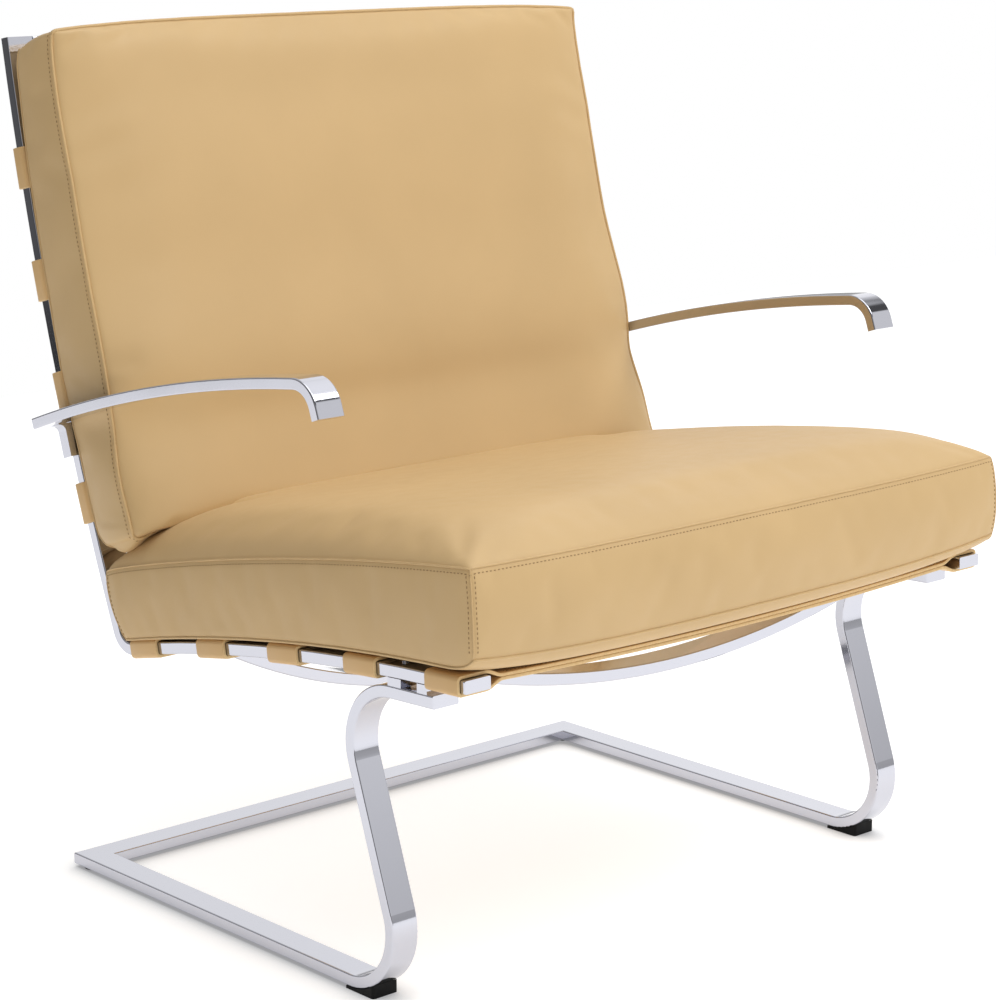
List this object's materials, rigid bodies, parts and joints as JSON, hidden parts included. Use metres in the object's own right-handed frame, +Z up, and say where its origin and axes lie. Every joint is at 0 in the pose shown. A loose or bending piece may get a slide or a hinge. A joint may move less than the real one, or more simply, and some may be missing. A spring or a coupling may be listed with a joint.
{
  "type": "cantilever lounge chair",
  "caption": "Low lounge chair with a flat-bar cantilever frame, curved flat armrests, leather straps and two boxed leather cushions.",
  "frame": {"origin": "On the floor, in the middle of the chair's box.", "axes": "+Z up, -Y towards the front where the sitter faces, +X to the sitter's left."},
  "size_m": [0.7728, 0.7128, 0.862],
  "materials": {
    "chrome": "polished chrome plate",
    "screw": "plated steel",
    "leather": "smooth tan leather",
    "strap": "thick tan saddle leather, cut edges",
    "foam": "upholstery foam",
    "rubber": "black rubber",
    "glide": "black plastic pad"
  },
  "bodies": {
    "root": {"arm_bracket_left": "chrome", "arm_bracket_right": "chrome", "arm_screws": "screw", "armrest_left": "chrome", "armrest_right": "chrome", "back_cover": "leather", "back_foam": "foam", "back_strap_1": "strap", "back_strap_2": "strap", "back_strap_3": "strap", "back_strap_4": "strap", "back_top_bar": "chrome", "frame_screws": "screw", "front_foot_left": "rubber", "front_foot_right": "rubber", "front_stretcher": "chrome", "leg_left": "chrome", "leg_right": "chrome", "rear_floor_bar": "chrome", "rear_glide_left": "glide", "rear_glide_right": "glide", "rear_stretcher": "chrome", "seat_cover": "leather", "seat_foam": "foam", "seat_strap_1": "strap", "seat_strap_2": "strap", "seat_strap_3": "strap", "seat_strap_4": "strap", "seat_strap_5": "strap", "side_rail_left": "chrome", "side_rail_right": "chrome", "spacer_front_left": "chrome", "spacer_front_right": "chrome", "spacer_rear_left": "chrome", "spacer_rear_right": "chrome"}
  },
  "joints": []
}
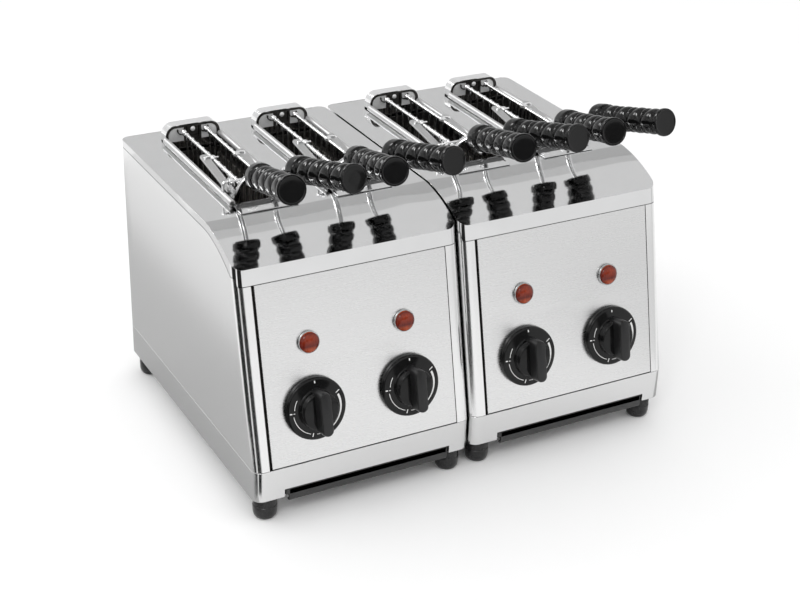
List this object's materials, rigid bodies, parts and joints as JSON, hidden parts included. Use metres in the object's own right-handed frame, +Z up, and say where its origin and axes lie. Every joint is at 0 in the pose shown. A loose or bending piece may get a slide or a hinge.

[WHAT TO PRODUCE] Every entry should be output exactly as written, please.

[CORRECT ANSWER]
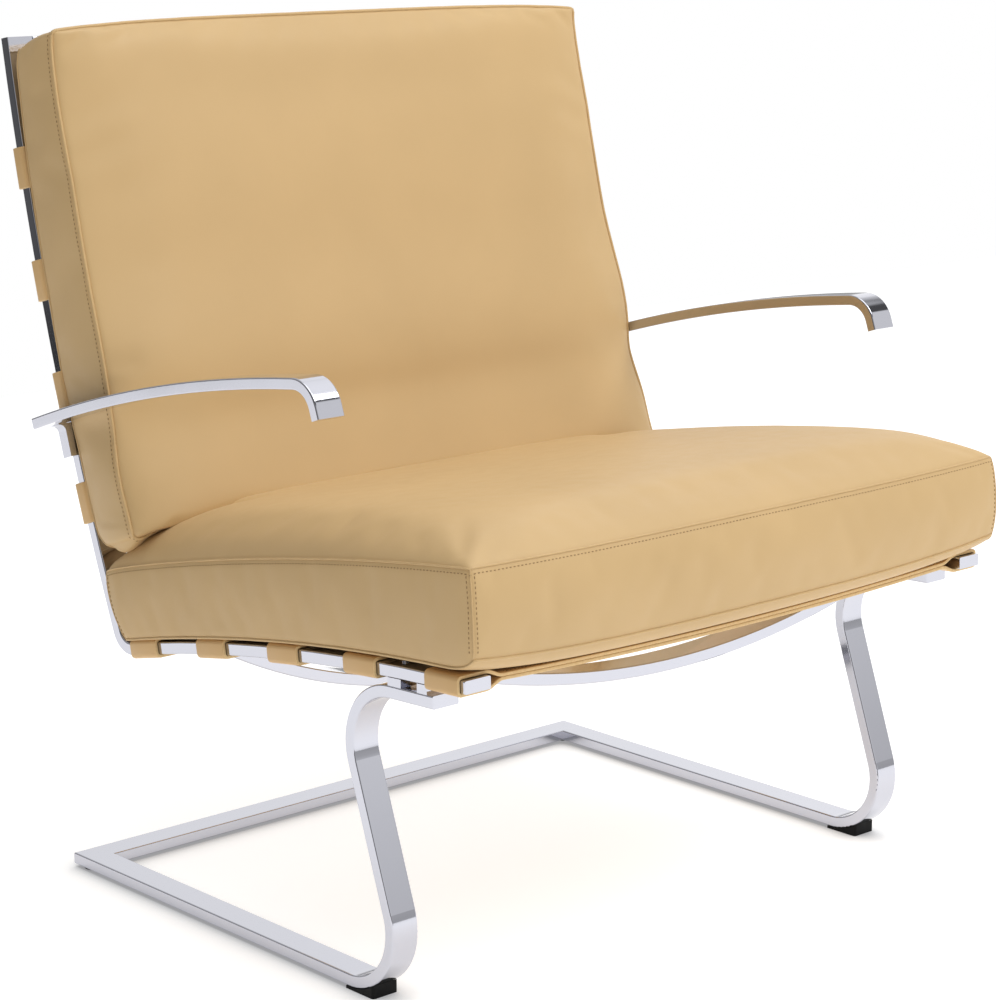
List this object's materials, rigid bodies, parts and joints as JSON, hidden parts included. Use metres in the object's own right-handed frame, +Z up, and say where its origin and axes lie. Every joint is at 0 in the pose shown. A loose or bending piece may get a slide or a hinge. A joint may move less than the real one, or more simply, and some may be missing. A spring or a coupling may be listed with a joint.
{
  "type": "cantilever lounge chair",
  "caption": "Low lounge chair with a flat-bar cantilever frame, curved flat armrests, leather straps and two boxed leather cushions.",
  "frame": {"origin": "On the floor, in the middle of the chair's box.", "axes": "+Z up, -Y towards the front where the sitter faces, +X to the sitter's left."},
  "size_m": [0.7728, 0.7128, 0.862],
  "materials": {
    "chrome": "polished chrome plate",
    "screw": "plated steel",
    "leather": "smooth tan leather",
    "strap": "thick tan saddle leather, cut edges",
    "foam": "upholstery foam",
    "rubber": "black rubber",
    "glide": "black plastic pad"
  },
  "bodies": {
    "root": {"arm_bracket_left": "chrome", "arm_bracket_right": "chrome", "arm_screws": "screw", "armrest_left": "chrome", "armrest_right": "chrome", "back_cover": "leather", "back_foam": "foam", "back_strap_1": "strap", "back_strap_2": "strap", "back_strap_3": "strap", "back_strap_4": "strap", "back_top_bar": "chrome", "frame_screws": "screw", "front_foot_left": "rubber", "front_foot_right": "rubber", "front_stretcher": "chrome", "leg_left": "chrome", "leg_right": "chrome", "rear_floor_bar": "chrome", "rear_glide_left": "glide", "rear_glide_right": "glide", "rear_stretcher": "chrome", "seat_cover": "leather", "seat_foam": "foam", "seat_strap_1": "strap", "seat_strap_2": "strap", "seat_strap_3": "strap", "seat_strap_4": "strap", "seat_strap_5": "strap", "side_rail_left": "chrome", "side_rail_right": "chrome", "spacer_front_left": "chrome", "spacer_front_right": "chrome", "spacer_rear_left": "chrome", "spacer_rear_right": "chrome"}
  },
  "joints": []
}
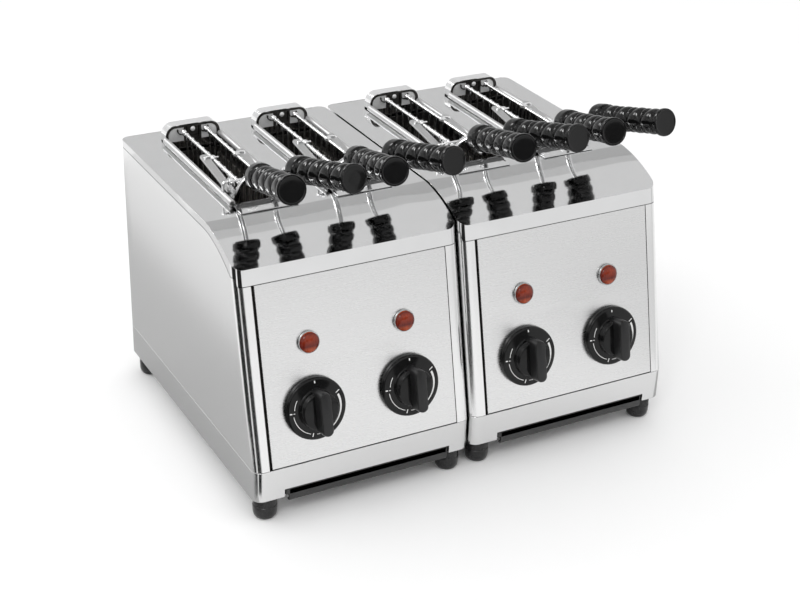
List this object's materials, rigid bodies, parts and joints as JSON, hidden parts included. Use metres in the object's own right-handed frame, +Z up, and say where its origin and axes lie. Every joint is at 0 in the pose shown. A loose or bending piece may get a slide or a hinge.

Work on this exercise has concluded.